High performers hear: “We don’t trust YOU specifically, despite your proven track record.”
That’s insulting. So they leave.
Alternative message: “We trust you to do great work wherever you are. Here’s when we find in-person valuable.”
High performers hear: “Leadership respects my judgment and autonomy.”
That’s motivating. So they stay.
Recommendation for Leaders Considering RTO
Before mandating RTO, ask:
-
What problem are we solving?
- If it’s “productivity is down,” RTO won’t fix bad management
- If it’s “collaboration is hard,” can we solve with better tools/practices?

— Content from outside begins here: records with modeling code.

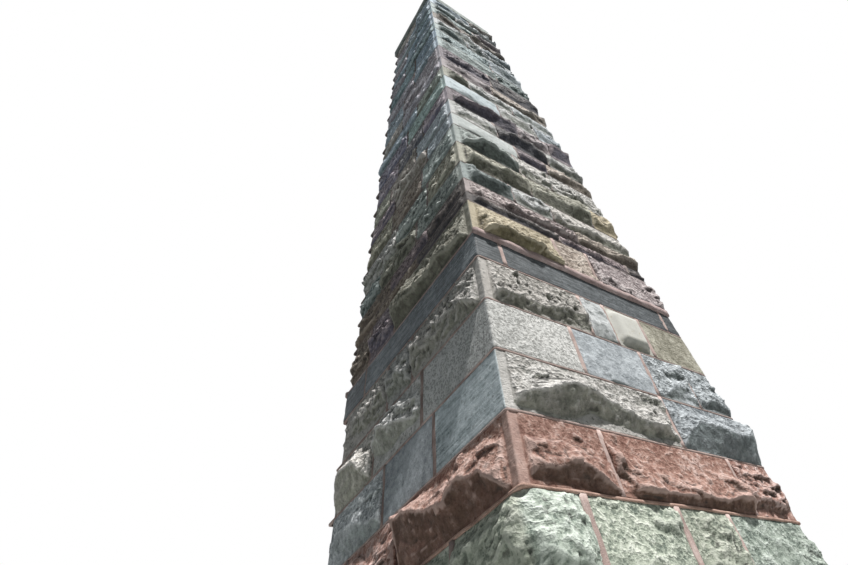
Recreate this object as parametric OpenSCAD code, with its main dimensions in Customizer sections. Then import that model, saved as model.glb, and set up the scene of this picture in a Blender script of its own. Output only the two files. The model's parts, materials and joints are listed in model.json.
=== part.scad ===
/* Tapered square obelisk of coursed stones.
   Every course is a ring of separate rock-faced blocks around a mortared heart.
   Millimetres, +Z up, origin at the centre of the footing on the ground.
   The front face looks along -Y. Sides are numbered 0 front, 1 right, 2 back, 3 left. */

/* [Shaft] */
// Width of the shaft where it stands on the footing
base_w = 2210; // [2100:10:2500]
// Run of each leaning face for a rise of one
taper = 0.079; // [0.06:0.001:0.085]

/* [Footing] */
// Width of the square footing
footing_w = 2520; // [2400:10:3000]
// Height of the footing
footing_h = 250; // [150:10:400]
// Chamfer along the top edge of the footing
footing_chamfer = 35; // [10:5:60]

/* [Courses] */
// Height of each of the six courses above the footing, with its bed joint
lower_course_h = 370; // [300:5:420]
// Height of each of the four tall courses above those
ashlar_course_h = 338; // [260:2:400]
// Height of the slate course
slate_course_h = 226; // [150:2:280]
// Height of the yellow sandstone course
yellow_course_h = 338; // [260:2:400]
// Height of the thin dark course
dark_course_h = 106; // [90:2:180]
// Height of the pink course
pink_course_h = 160; // [110:2:240]
// Height of the white and green course
green_course_h = 226; // [160:2:300]
// Height of each of the two broad courses
broad_course_h = 290; // [200:2:320]
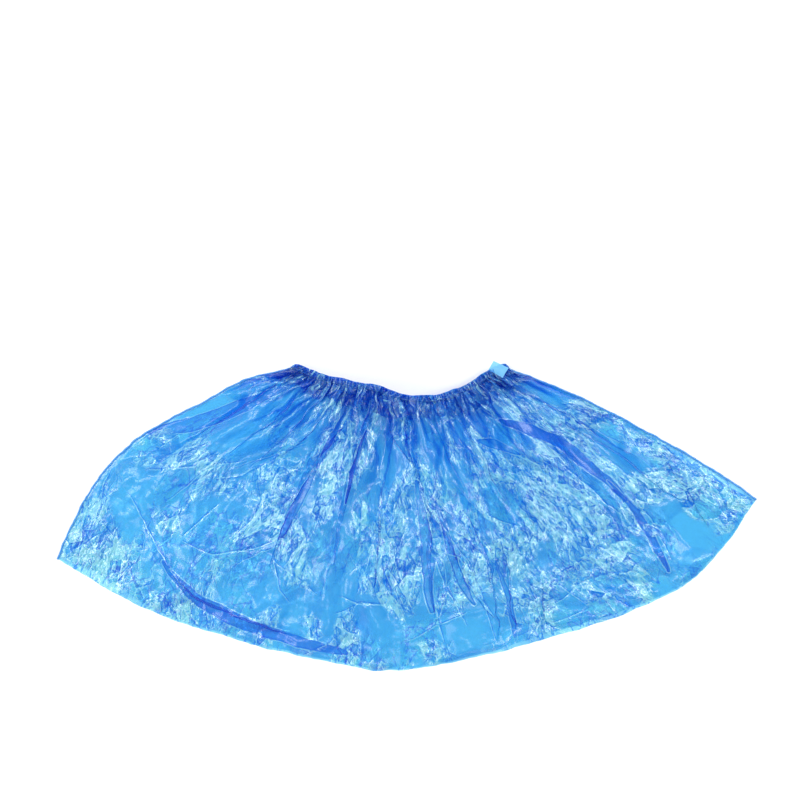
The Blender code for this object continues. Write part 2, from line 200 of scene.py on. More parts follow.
# Where the film is more crumpled or, with a change below zero, smoother: toe-to-heel and mouth-to-fold
# shares, reach in millimetres, and change
PATCH_ROWS = [
    (593, 860, 9, -0.8), (680, 468, 9, -0.7), (30, 960, 15, 0.9), (80, 980, 12, 0.7),
    (128, 850, 11, -0.9), (240, 850, 11, -0.8), (352, 602, 9, -0.7), (373, 790, 12, -0.8),
    (451, 826, 10, -0.8), (528, 822, 10, -0.8), (710, 936, 10, -0.9), (902, 860, 14, -0.9),
    (151, 146, 18, -0.7), (94, 300, 16, -0.7), (951, 524, 13, -0.8), (775, 234, 9, -0.6),
    (360, 412, 8, -0.5), (32, 506, 10, -0.5), (493, 900, 10, -0.6), (156, 666, 11, -0.5),
    (537, 714, 8, -0.6), (569, 192, 9, -0.6), (350, 268, 9, 0.9), (325, 448, 9, 0.9),
    (473, 496, 12, 0.9), (474, 676, 12, 0.9), (261, 564, 8, 0.6), (41, 960, 9, 0.8),
    (404, 920, 9, 0.7), (772, 510, 18, 0.7), (800, 722, 17, 0.8), (672, 686, 14, 0.6),
    (674, 854, 10, 0.6), (893, 684, 9, 0.6), (986, 868, 10, 0.5), (187, 936, 8, 0.6),
    (315, 718, 8, 0.5), (38, 562, 8, 0.7), (101, 470, 7, 0.6), (161, 522, 6, 0.6),
    (220, 634, 7, 0.7), (197, 380, 7, 0.6), (294, 610, 7, 0.7), (393, 472, 8, 0.7),
    (492, 354, 9, 0.7), (398, 854, 7, 0.8), (349, 894, 5, 0.7), (100, 955, 6, 0.7),
    (707, 336, 9, 0.7), (837, 330, 4, 0.8), (820, 540, 10, 0.7), (722, 576, 8, 0.9),
    (601, 538, 7, 0.7), (775, 672, 10, 0.8), (960, 400, 14, 0.5), (952, 842, 6, 0.7),
    (930, 680, 8, 0.7), (793, 802, 9, 0.8), (694, 872, 6, 0.8), (647, 832, 6, 0.7),
    (582, 734, 7, 0.7), (541, 770, 5, 0.7), (515, 946, 6, 0.7), (755, 960, 9, 0.7),
    (622, 380, 6, -0.8), (668, 450, 7, -0.8), (97, 640, 7, -0.7), (176, 600, 9, -0.7),
    (343, 640, 7, -0.7), (901, 806, 9, -0.8), (549, 870, 5, -0.8), (768, 745, 4, -0.8),
    (320, 822, 8, -0.7),
]
PATCHES = [Patch(*row) for row in PATCH_ROWS]

# How the elastic draws the film up: how many waves along the film, and over how many millimetres from the
# free edge each size of wave grows and fades
GATHERS = [
    Gather(58, 0.0, 17.0, 0.30),
    Gather(25, 7.0, 36.0, 0.45),
    Gather(10, 20.0, 150.0, 0.60),
]

# Polygons that crumpling folds the film into: size in millimetres, length over width, slope, and how much of
# the slope is lost where the film is smooth
FACETS = [
    Facet(21, 1.5, 0.16, 0.0),
    Facet(9.5, 1.7, 0.34, 0.5),
    Facet(4.6, 1.6, 0.55, 1.0),
    Facet(2.4, 1.5, 0.55, 1.0),
]
SEEN_FACET = 9  # millimetres: the edges of larger facets show as lines, partly painted highlight and shade

# Short straight creases: spacing, half length, half width and height in millimetres, and how far they turn
# from the ribs, in radians
CREASES = [
    Crease(11.0, 13.0, 1.9, 0.75, 0.8),
    Crease(6.0, 7.0, 1.2, 0.50, 1.0),
    Crease(3.6, 4.2, 0.9, 0.34, 1.3),
]
SEEN_CREASE = 1.0  # millimetres: creases with more half width show as lines, partly painted highlight and shade
SEEN_HEIGHT = 0.45  # creases whose random value for height, 0 to 1, is above this show as lines, partly painted highlight and shade


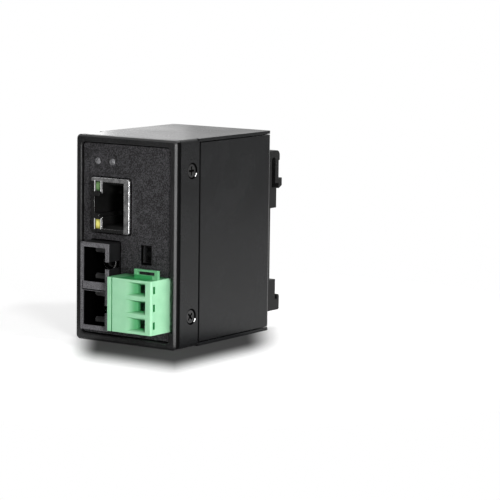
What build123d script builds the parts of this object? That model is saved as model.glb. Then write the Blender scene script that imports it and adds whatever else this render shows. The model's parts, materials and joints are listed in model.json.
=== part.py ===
from build123d import *
import os

os.makedirs("parts", exist_ok=True)

# Case. Lengths are millimetres; X runs to the right, Y to the back, Z up from the base.
# Its width, height and depth follow from the connectors and the boards that it holds.
sheet = 0.9
outline_corner = 1.3
seat_gap = 0.05
edge_gap = 0.3
overrun = 1.0

# Cast front frame with its recessed panel
frame_depth = 2.5
frame_border = 2.0
frame_edge = 0.6
frame_lip = 0.8
frame_rabbet = 0.3
recess_edge = 0.2
recess_depth = 0.9
recess_corner = 1.3
panel_thickness = 0.4
floor_step = recess_depth + panel_thickness
lug_thickness = 1.05
lug_length = 8.5
lug_height = 11.3

# Folded chassis: a band behind the frame with the top and bottom plates
strip_depth = 8.8
plate_setback = 0.4
strip_rear = frame_depth + strip_depth

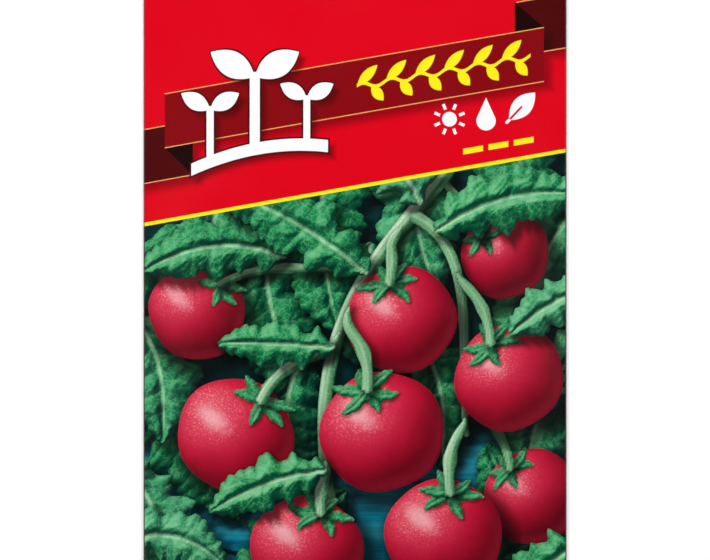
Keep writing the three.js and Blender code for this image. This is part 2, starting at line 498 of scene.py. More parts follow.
def ease(low, high, value):
    share = np.clip((value - low) / (high - low), 0, 1)
    return share * share * (3 - 2 * share)


def noise(size, seed, x, y):
    """Soft bumps about size millimetres wide, from 0 to 1."""
    table = np.random.RandomState(seed).rand(NOISE_TABLE, NOISE_TABLE)
    u, v = (x + NOISE_SHIFT) / size, (y + NOISE_SHIFT) / size
    column, row = np.floor(u).astype(int), np.floor(v).astype(int)
    u, v = ease(0, 1, u - column), ease(0, 1, v - row)
    column, row = column % NOISE_TABLE, row % NOISE_TABLE
    next_column, next_row = (column + 1) % NOISE_TABLE, (row + 1) % NOISE_TABLE
    near = table[column, row] * (1 - u) + table[next_column, row] * u
    far = table[column, next_row] * (1 - u) + table[next_column, next_row] * u
    return near * (1 - v) + far * v


def clouds(size, seed, x, y):
    """Noise at three sizes, as pairs of its part of the size and its share of the whole."""
    parts = ((1.0, 0.5), (0.47, 0.3), (0.21, 0.2))
    return sum(share * noise(size * part, seed + i, x, y) for i, (part, share) in enumerate(parts))


def blend(first, second, share):
    return first + (np.asarray(second, float) - first) * np.asarray(share)[..., None]


def ramp(value, *stops):
    """A colour by value, from (value, colour) stops in rising order."""
    colour = np.broadcast_to(np.array(stops[0][1], float), (*value.shape, 3))
    for (low, _), (high, following) in zip(stops, stops[1:]):
        colour = blend(colour, following, np.clip((value - low) / (high - low), 0, 1))
    return colour


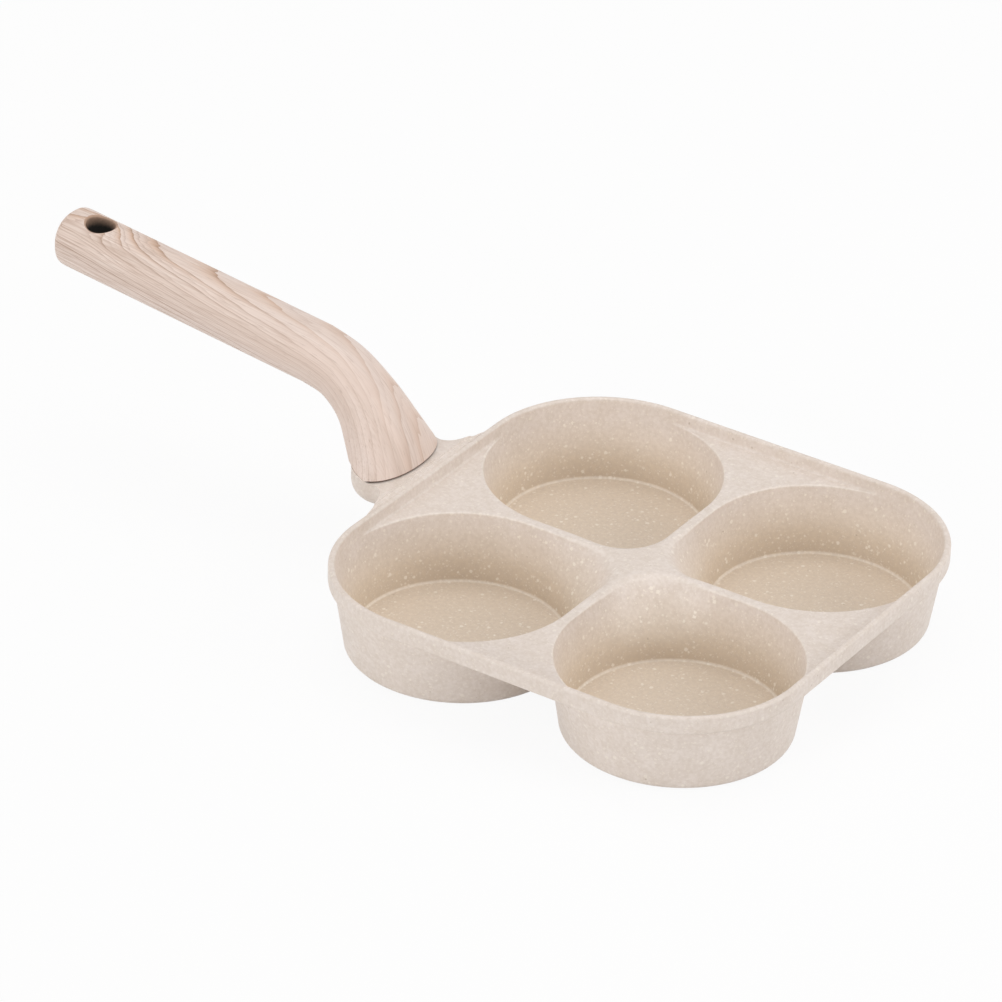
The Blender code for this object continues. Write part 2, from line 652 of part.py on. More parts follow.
def build_screw(finish, screw_axis, head_top):
    """The screw, pointing up, with a domed head and a cross slot."""
    head_low = head_top - SCREW_HEAD_HEIGHT
    tip = head_top + SCREW_LENGTH
    dome_height = SCREW_HEAD_HEIGHT - SCREW_HEAD_EDGE
    dome = [(radius * SCREW_HEAD_RADIUS, head_low + dome_height * (1 - height))
            for radius, height in arc((0, 0), 1, 0, 75, 2 * ROUND_STEPS)]
    screw = turned([(0, tip), (SCREW_RADIUS - SCREW_POINT, tip), (SCREW_RADIUS, tip - SCREW_POINT),
                    (SCREW_RADIUS, head_top), (SCREW_HEAD_RADIUS, head_top), *dome, (0, head_low)],
                   "handle_screw", FASTENER_SIDES, finish, screw_axis)
    for turn in (0, 1):
        name = f"driver_slot_{turn}"
        slot_data = block(name, SCREW_HEAD_RADIUS, SCREW_SLOT_WIDTH, head_low - FIT,
                          head_low + SCREW_SLOT_DEPTH)
        slot = cutter(slot_data, name, screw_axis)
        slot.rotation_euler = (0, 0, turn * math.pi / 2)
        boolean(screw, slot, "DIFFERENCE")
    smooth(screw)


def build_insert(finish, screw_axis):
    """The grooved insert in the handle's foot, which takes the screw."""
    low = FIT
    top = low + INSERT_LENGTH
    bore = SCREW_RADIUS + FIT
    groove = INSERT_RADIUS - INSERT_GROOVE
    first, second, third, fourth = [low + INSERT_LENGTH * share for share in GROOVE_SHARES]
    profile = [(INSERT_RADIUS, top), (INSERT_RADIUS, fourth), (groove, fourth), (groove, third),
               (INSERT_RADIUS, third), (INSERT_RADIUS, second), (groove, second), (groove, first),
               (INSERT_RADIUS, first), (INSERT_RADIUS, low), (bore, low), (bore, top)]
    smooth(turned(profile, "threaded_insert", FASTENER_SIDES, finish, screw_axis))


def build_discs(finish, origin):
    """A steel disc in the base of each cup."""
    profile = [(0, DISC_THICKNESS), (DISC_RADIUS, DISC_THICKNESS), (DISC_RADIUS, DISC_EDGE),
               (DISC_RADIUS - DISC_EDGE, 0), (0, 0)]
    for quarter, (side_x, side_y) in QUARTERS.items():
        disc = turned(profile, f"induction_disc_{quarter}", DISC_SIDES, finish, origin)
        disc.location = (side_x * CUP_OFFSET, side_y * CUP_OFFSET, 0)
        smooth(disc)


def build():
    """Clear the scene and make the whole pan."""
    for old in list(bpy.data.objects):
        bpy.data.objects.remove(old, do_unlink=True)
    collection(PARTS)
    collection(CUTTERS)
    coating = material("stone_coating", (0.74, 0.67, 0.58), 0.5)
    wood_grain = material("wood_grain_moulding", (0.72, 0.58, 0.50), 0.45)
    steel = material("bright_steel", (0.62, 0.61, 0.60), 0.3, 1.0)
    brass = material("brass", (0.78, 0.62, 0.34), 0.35, 1.0)

    origin = place(None, "pan_middle", PARTS, None)
    origin.location = (pan_x(), 0, 0)
    screw_axis = place(None, "screw_axis", PARTS, origin)
    screw_axis.location = (-HALF_WIDTH - FOOT_OUT, 0, INSERT_Z)

    build_casting(coating, origin, screw_axis)
    build_handle(wood_grain, origin, screw_axis)
    washers_low = build_washers(steel, screw_axis)
    build_screw(steel, screw_axis, washers_low - FIT)
    build_insert(brass, screw_axis)
    build_discs(steel, origin)


build()
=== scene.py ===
"""The looks of a four-cup egg pan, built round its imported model.

The file follows the pan as it is put together: the casting and its coating, the steel discs in its base, the
handle, the screw that holds it, and then the studio. Lengths are metres and angles are radians, where nothing
else is said. +Z is up, and the handle runs toward -X.
"""

import math

import bmesh
import bpy
from mathutils import Matrix, Vector


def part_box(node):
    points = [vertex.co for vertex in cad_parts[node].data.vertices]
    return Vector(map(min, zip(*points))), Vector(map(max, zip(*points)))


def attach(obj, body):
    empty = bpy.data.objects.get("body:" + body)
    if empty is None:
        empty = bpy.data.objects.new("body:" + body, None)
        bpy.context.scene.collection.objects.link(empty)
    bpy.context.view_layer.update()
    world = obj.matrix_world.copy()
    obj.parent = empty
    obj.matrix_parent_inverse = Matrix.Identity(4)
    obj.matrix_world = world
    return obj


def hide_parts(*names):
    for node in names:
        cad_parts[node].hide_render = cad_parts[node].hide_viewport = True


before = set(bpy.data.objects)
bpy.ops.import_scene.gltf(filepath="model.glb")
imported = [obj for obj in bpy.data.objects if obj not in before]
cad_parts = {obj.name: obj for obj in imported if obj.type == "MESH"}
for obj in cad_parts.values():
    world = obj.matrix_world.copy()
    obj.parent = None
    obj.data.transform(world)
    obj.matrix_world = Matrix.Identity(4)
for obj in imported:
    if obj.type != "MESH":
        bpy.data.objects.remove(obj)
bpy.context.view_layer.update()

# The casting. Four cups, the recessed deck between them, the raised rim and the handle's seat are one die
# casting in aluminium. It is made here as its tool is cut: a rounded slab takes on the cups and the seat, and
# the pocket over the deck and the four cavities are then taken out of it.

half_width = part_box("pan_casting")[1][1]
pan_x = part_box("pan_casting")[1][0] - half_width
cup_offset = 0.053
cup_sides = 144
floor_radius = 0.0447
floor_height = 0.0033
wall_slope = math.tan(math.radians(11.6))
wall_foot = 0.0033
wall_top = 0.0018
deck_height = 0.0330
deck_thickness = 0.0025
deck_fillet = 0.0011
rim_height = 0.0385
rim_thickness = 0.0026
rim_round = 0.0012
skirt_round = 0.0014
base_height = 0.0004
base_fillet = 0.0030
disc_recess_radius = 0.0383
disc_recess_height = 0.0013
inner_corner_radius = 0.0222
flare_start = 0.0060
flare_power = 1.3
opening_radius = floor_radius + (deck_height - floor_height) * wall_slope
rim_inner_radius = floor_radius + (rim_height - floor_height) * wall_slope
rim_round_start = floor_radius + (rim_height - rim_round - floor_height) * wall_slope
deck_underside = deck_height - deck_thickness
corner_steps = 44
clear_over_rim = rim_height + rim_thickness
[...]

- If it’s “culture is weak,” address culture directly
-
What’s the cost of losing our top 10%?
- Calculate replacement cost
- Consider knowledge loss
- Factor in team impact
-
What alternatives exist?
- Intentional in-person for specific purposes
- Better remote collaboration practices
- Hybrid with real flexibility
-
Are we willing to lose our best people over this?
- Because that’s what the data says will happen
The 2026 Reality
Companies that maintain flexible work will have access to global top talent.
Companies that mandate RTO will compete for local talent willing to commute.
That’s not theoretical. It’s happening now.
What are you seeing in terms of RTO impact on retention? Especially for high performers?